Dicevamo di Parasite. Anche qui, una “povera” penetra la casa e il mondo, il dominio dei “ricchi”, insinuandosi nella loro vita, con un abbraccio che sembra salvifico, e invece è mortale. Ma potremmo anche essere dalle parti di Julia Ducournau in Titane, con questo padre che stringe a sé una figlia piovuta dal nulla, senza nessuna prova che sia sua figlia davvero, e la stringe in un abbraccio che è come la morsa di un segreto, un abbraccio che non sai se sia disperato o erotico. E naturalmente, non abbiamo nominato l’autore che sta nell’ombra di ogni inquadratura: Claude Chabrol, con i suoi ritratti di provincia malata e assassina. Ma questo, lo hanno citato e lo citeranno tutti.
Tanti plot point, tanti colpi di scena. Ma attenzione: questo non è un film che vive solo di sceneggiatura. Sébastien Marnier compie scelte precise, inattese di regia: uno split-screen durante una riunione di famiglia, come a sottolineare la distanza incolmabile fra persone alla stessa tavola, o meglio ancora: come se fossero una galleria di sospetti. O il modo in cui inquadra il primo incontro fra Stéphane e la “matrigna” Louise, lavorando di montaggio con gli sguardi di due animali impagliati. A volte sottolinea persino troppo: le inquadrature della pianta carnivora che divora l’insetto, palesi metafore di quello che sta accadendo.

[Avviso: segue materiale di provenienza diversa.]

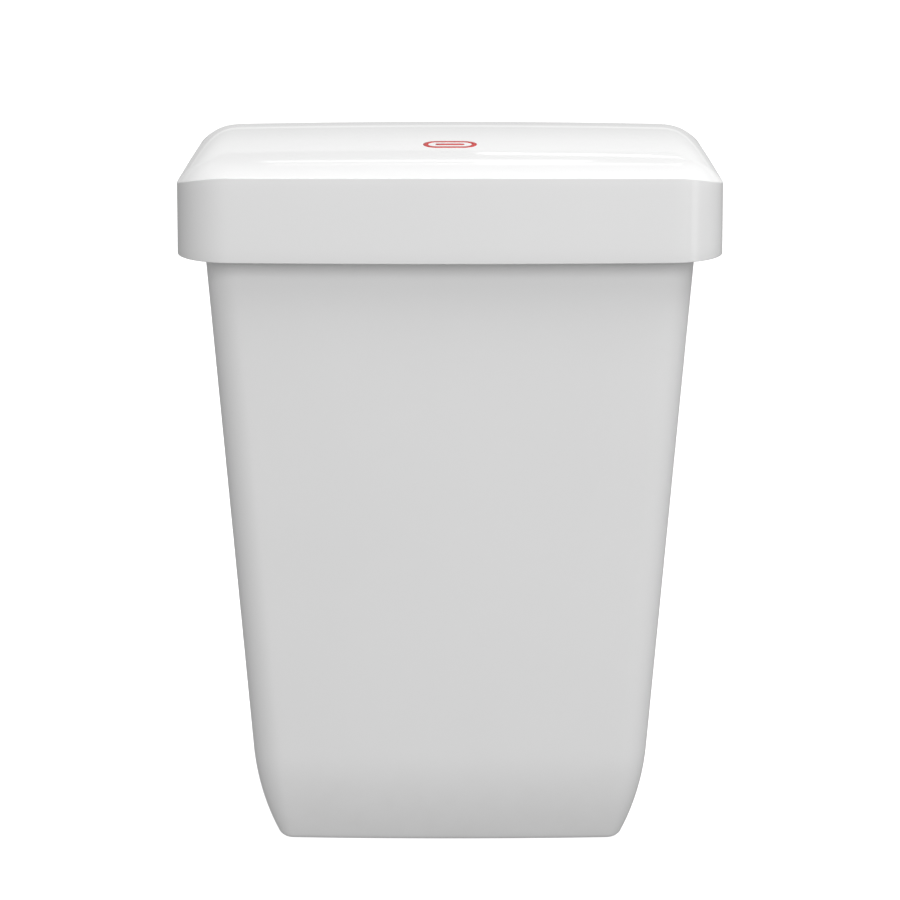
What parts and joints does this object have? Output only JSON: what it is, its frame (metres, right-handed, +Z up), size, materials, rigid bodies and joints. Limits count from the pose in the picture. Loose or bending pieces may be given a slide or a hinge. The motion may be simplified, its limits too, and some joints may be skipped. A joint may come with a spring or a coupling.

Ma certo, ciò che impressiona di più nel film è la performance del cast. Jacques Weber sospeso fra una titanica antipatia e la debolezza più disarmata. Dominique Blanc che ricorda la Bette Davis di Che fine ha fatto Baby Jane?.
Ma gli occhi vanno sempre su Laure Calamy. Nei primi minuti, nel laboratorio dove si inscatolano le acciughe, la vediamo pura, ingenua, oppressa. Piano piano scopriremo però un’altra Stéphane. Che, per così dire, si sovrappone alla prima senza cancellarla. Così che, se compie un atto feroce, lo fa con una sorta di smarrimento negli occhi. Se manipola le emozioni del “padre”, lo fa con un atteggiamento di sottomissione. Laure Calamy ci offre una grande lezione sull’opacità dell’io, sulla moltitudine di personalità che abitano in ciascuno. E alla fine, la semplicità delle sue motivazioni la rendono toccante, persino tragica.